Do any of these statements contain an amount of truth?
Generally No, as already stated above.
Could it be that it's not just loudness and bias that makes one audio component sound better than another one?
It could be.
However, it almost always is simple, trivial things like mismatching loudness, time delays between auditions, and using different music or different segments of the same piece of music in the comparison, or preconceived notions and biases that is why people perceive audible differences between reasonably good audio gear.
The proof of this assertion is that almost every time we make those issues go away with good experimental procedures, the reliable perceptions of audible differences also go away.
Please notice that without the existence of reliable audible differences, preferences are meaningless.
Do DAC designers tamper with EQ to make one pre pro's sound 'cleaner' than another one's (e.g. some companies include different filters with their DACs).
Yes. IME, one rather bad villain with this habit of making outlandish claims based on building gear with parts missing so as to create audible frequency response differences calls himself "Limpiazator" or some such.
Or is it all again part of the subjectivists' mythos and
Measuring frequency response is relatively easy and in general, I do it as part of setting up a listening experiment, as does any other worker with any pretensions of doing scientifically reasonable work.
Almost all modern audio gear can be reasonably easily adjusted for flat enough frequency response and low enough noise and distortion to be indistinguishable from other competitive gear, and also a simple short piece of audio cable.

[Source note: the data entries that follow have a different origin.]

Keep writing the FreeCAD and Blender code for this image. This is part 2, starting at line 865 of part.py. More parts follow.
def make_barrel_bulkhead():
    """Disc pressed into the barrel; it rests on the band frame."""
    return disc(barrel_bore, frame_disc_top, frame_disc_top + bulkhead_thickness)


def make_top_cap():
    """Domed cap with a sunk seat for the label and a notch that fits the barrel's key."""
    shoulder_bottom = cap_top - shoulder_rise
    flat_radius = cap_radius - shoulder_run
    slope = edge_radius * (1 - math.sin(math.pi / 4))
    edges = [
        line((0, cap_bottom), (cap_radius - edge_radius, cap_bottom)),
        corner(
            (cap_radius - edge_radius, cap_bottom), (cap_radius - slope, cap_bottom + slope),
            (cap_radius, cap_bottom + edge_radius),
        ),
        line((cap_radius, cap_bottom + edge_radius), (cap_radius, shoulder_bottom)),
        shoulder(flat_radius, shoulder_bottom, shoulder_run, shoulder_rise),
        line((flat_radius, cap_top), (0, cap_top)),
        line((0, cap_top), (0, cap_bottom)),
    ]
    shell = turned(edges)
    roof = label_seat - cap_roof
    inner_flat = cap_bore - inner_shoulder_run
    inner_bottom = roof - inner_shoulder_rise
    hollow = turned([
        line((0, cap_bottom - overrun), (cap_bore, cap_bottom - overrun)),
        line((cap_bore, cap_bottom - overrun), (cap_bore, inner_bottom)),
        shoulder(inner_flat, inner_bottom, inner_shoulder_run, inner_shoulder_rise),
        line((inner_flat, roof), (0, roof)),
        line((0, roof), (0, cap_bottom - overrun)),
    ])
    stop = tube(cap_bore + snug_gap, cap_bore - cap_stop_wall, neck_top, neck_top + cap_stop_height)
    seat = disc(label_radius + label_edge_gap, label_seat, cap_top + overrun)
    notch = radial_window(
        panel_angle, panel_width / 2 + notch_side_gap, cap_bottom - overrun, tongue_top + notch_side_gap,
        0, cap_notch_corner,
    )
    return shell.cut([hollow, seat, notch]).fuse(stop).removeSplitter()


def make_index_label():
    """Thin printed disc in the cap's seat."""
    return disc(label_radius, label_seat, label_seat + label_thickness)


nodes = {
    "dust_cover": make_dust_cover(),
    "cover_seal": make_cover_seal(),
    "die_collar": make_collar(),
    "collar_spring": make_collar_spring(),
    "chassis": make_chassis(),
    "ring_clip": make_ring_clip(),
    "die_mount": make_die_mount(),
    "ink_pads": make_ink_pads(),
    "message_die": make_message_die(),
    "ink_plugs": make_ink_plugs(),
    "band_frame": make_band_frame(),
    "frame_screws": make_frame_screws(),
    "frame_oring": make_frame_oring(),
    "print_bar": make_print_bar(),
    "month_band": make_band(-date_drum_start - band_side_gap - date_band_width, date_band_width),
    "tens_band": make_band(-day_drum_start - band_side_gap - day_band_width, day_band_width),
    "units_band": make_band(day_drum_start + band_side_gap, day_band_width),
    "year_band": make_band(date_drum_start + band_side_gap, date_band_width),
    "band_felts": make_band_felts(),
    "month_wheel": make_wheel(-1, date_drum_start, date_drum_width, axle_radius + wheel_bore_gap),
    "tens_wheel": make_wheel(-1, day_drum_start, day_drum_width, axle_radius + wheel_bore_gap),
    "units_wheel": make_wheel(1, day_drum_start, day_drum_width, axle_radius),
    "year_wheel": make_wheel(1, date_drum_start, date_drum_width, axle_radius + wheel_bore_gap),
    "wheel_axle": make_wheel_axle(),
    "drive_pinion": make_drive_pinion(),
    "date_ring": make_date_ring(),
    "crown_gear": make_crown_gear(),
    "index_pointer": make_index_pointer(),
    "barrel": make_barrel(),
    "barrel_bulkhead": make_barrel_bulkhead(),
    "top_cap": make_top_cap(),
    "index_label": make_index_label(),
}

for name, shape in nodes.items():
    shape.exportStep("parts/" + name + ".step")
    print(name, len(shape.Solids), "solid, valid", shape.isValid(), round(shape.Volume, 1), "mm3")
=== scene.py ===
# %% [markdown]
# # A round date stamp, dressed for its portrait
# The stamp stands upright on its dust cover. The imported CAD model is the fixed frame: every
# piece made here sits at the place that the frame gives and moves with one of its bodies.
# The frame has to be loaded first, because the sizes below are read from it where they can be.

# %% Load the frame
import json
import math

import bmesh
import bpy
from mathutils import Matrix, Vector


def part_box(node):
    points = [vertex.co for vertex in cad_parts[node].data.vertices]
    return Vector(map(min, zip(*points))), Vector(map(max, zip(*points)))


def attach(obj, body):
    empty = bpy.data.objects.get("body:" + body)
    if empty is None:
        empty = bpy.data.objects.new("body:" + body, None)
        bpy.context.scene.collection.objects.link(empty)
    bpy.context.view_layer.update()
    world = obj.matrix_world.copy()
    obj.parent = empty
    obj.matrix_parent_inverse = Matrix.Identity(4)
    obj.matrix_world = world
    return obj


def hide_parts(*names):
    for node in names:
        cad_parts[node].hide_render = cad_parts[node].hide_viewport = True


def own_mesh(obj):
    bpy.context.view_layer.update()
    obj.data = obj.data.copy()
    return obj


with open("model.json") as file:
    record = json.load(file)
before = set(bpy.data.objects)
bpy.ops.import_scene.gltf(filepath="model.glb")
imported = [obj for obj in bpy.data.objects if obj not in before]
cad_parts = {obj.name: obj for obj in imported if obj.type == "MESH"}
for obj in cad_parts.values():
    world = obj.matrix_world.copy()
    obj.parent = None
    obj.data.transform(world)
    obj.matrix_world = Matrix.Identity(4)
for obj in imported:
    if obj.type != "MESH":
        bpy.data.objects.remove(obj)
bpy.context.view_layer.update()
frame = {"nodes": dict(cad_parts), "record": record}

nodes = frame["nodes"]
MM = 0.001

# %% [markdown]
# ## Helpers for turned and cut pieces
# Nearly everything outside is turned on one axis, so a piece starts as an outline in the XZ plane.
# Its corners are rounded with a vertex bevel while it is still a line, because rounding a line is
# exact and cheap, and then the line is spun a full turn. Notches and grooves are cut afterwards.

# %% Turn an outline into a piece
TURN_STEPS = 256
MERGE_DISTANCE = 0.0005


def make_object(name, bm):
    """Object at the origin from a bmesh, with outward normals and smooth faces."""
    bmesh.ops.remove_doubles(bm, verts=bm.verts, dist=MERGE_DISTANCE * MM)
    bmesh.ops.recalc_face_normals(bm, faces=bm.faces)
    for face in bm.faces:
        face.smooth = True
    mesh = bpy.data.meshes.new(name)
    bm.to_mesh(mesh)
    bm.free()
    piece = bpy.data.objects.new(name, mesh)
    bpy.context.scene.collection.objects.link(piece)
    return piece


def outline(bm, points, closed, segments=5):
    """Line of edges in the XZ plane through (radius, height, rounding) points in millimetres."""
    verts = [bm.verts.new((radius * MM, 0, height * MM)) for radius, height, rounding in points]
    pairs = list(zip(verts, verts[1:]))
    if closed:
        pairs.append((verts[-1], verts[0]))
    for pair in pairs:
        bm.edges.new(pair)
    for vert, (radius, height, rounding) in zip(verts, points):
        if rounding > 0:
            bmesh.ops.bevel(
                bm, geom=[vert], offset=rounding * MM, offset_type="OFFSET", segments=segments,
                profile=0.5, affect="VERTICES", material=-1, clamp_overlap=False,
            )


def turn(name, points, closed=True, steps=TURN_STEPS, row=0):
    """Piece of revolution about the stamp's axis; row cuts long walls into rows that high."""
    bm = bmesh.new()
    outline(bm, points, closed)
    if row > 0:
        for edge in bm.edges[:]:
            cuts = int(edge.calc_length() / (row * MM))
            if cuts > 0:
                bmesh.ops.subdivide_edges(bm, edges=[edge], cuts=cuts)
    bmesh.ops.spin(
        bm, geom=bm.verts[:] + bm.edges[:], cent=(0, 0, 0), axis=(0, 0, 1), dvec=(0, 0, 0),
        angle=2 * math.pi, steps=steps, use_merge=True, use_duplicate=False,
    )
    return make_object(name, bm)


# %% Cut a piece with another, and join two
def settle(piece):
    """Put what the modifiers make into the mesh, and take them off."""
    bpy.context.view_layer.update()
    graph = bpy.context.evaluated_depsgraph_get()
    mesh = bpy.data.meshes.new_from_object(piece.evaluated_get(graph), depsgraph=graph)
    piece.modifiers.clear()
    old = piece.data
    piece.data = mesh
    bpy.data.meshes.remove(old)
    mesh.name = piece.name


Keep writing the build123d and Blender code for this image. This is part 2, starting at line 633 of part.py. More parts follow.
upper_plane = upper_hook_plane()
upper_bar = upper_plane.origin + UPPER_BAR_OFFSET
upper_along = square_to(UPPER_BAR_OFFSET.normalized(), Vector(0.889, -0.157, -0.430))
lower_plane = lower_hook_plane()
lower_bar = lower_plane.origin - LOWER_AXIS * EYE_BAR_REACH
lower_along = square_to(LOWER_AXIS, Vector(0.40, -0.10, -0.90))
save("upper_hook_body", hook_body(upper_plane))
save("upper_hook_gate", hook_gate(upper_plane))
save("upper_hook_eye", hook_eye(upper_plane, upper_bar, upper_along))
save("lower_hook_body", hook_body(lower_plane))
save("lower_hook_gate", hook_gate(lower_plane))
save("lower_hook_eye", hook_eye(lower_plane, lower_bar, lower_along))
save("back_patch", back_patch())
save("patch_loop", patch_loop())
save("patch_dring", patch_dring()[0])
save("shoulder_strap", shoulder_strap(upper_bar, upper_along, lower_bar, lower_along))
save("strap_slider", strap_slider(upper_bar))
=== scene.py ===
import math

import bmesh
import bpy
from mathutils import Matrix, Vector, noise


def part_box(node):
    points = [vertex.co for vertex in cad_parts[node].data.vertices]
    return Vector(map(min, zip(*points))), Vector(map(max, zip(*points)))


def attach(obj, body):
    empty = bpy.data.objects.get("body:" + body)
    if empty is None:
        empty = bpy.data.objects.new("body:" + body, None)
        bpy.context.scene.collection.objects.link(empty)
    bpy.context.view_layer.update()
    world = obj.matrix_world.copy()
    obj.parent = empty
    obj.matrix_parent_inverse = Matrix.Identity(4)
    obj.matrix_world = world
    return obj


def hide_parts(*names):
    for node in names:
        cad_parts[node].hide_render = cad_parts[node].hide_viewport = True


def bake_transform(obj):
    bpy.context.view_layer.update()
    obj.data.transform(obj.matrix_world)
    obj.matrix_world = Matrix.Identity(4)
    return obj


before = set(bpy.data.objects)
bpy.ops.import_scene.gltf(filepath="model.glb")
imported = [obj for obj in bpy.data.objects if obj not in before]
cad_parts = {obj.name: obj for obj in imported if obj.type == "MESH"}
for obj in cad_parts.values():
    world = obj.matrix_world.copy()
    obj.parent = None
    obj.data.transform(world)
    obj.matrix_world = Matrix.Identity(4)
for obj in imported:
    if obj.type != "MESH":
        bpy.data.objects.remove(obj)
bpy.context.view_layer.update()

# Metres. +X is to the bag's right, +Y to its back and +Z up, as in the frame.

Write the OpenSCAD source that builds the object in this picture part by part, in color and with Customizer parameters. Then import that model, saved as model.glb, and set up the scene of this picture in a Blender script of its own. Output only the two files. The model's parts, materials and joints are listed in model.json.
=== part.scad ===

Proper procedures are almost always not ever used. Therefore the subjective opinions that you read most of the time on most audio forums are not worth the dynamite to blow your nose except as cultural artifacts.
Should I stop listening?
No, you should start engaging your brain when you listen and follow the example of say, Ethan Winer, just to mention a name that you might be familiar with. This is the opposite of following the example of say Michael Fremer, again to just mention a name you might be familiar with.